BoSacks' Media Intelligence: Grim Industry Averages Overlook Many Cases of Individual Success.
There is an age-old phrase that claims that one bad apple can spoil the whole bunch, meaning in un-apple terms that one wrong person can negatively affect a whole group. I was wondering if the reverse can be true. Can one person or even a small number of persons show exemplary leadership and change the bunch in a positive direction?
Here is what I'm getting at. The latest reports from AAM on circulation seem dauntingly negative when viewed as whole. The last AAM report was filled with sad statistics such as: of the top selling 25 titles, only three improved their sales, and of the top 100, there were only 24 that showed positive momentum. It is those negative figures that everybody is focused on, and perhaps it is understandable to do so. As an industry trend, it isn't pretty. But what about the winners in that multitude of industry misery?
As reported by John Harrington of NScopy.com, the "Food Network Magazine was up 12.1% to an average of 448,734, and its dollars were $9.0 million, 15th among audited publications. Sports Illustrated grew 14.7%, an average of 68,132, and the dollars were $8.7 million, #16. Women's Health grew by one percent to 300,790, and its $7.5 million put it 21st." So, although the statistics seem to point to a whole bad batch, it is not really true for all.

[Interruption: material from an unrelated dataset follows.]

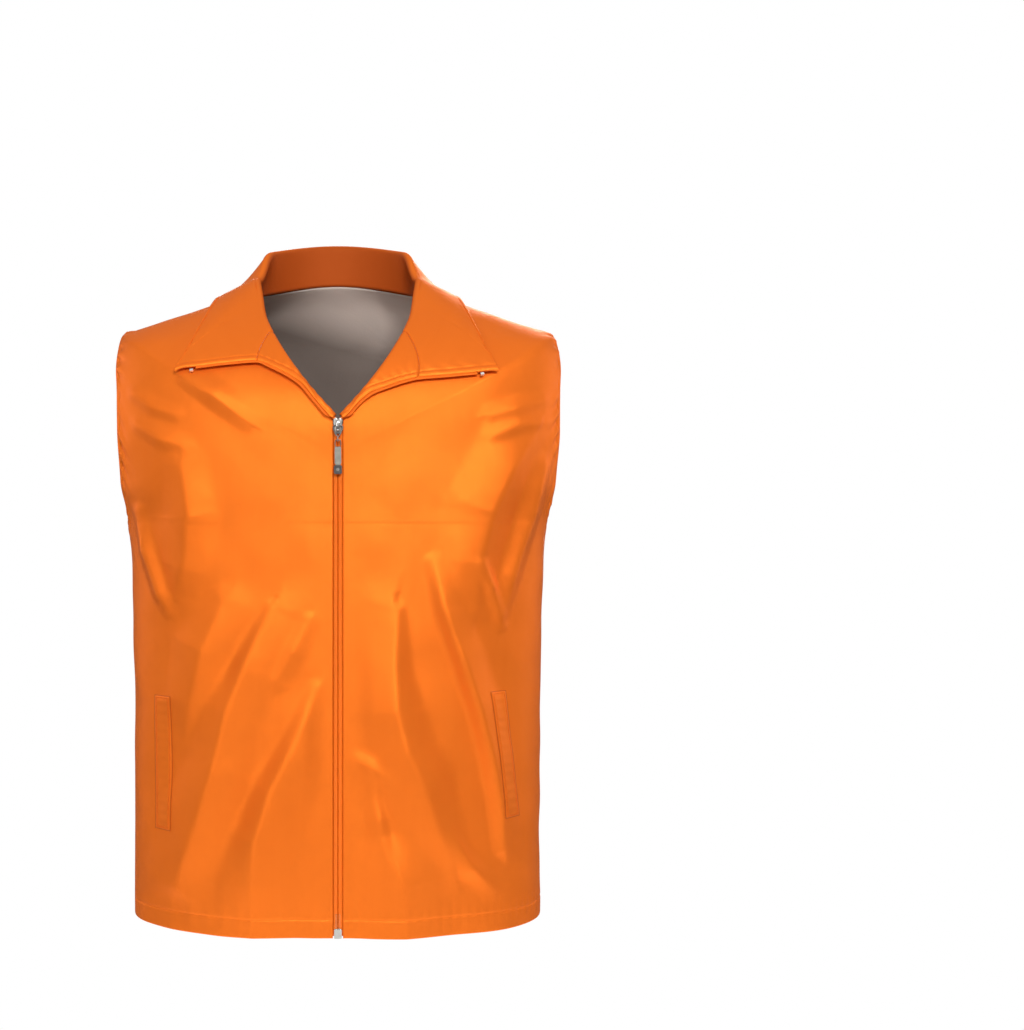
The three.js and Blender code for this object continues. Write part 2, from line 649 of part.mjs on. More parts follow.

Is totality really the only effective way to look at the industry? Are we actually one big company and it's sink or swim together, or are there thousands of separate companies and titles that have their own hidden successes as well as some failures? Clearly when looked upon as a single unit, the trend is-well, the best you can say-not great. But hidden in the mix are wonderful examples that break from the trend and are outstanding when viewed as singular success stories. And if there are success stories in the batch, perhaps the whole barrel doesn't need to be thrown away. Perhaps we can learn from the few stalwarts that the end isn't quite here.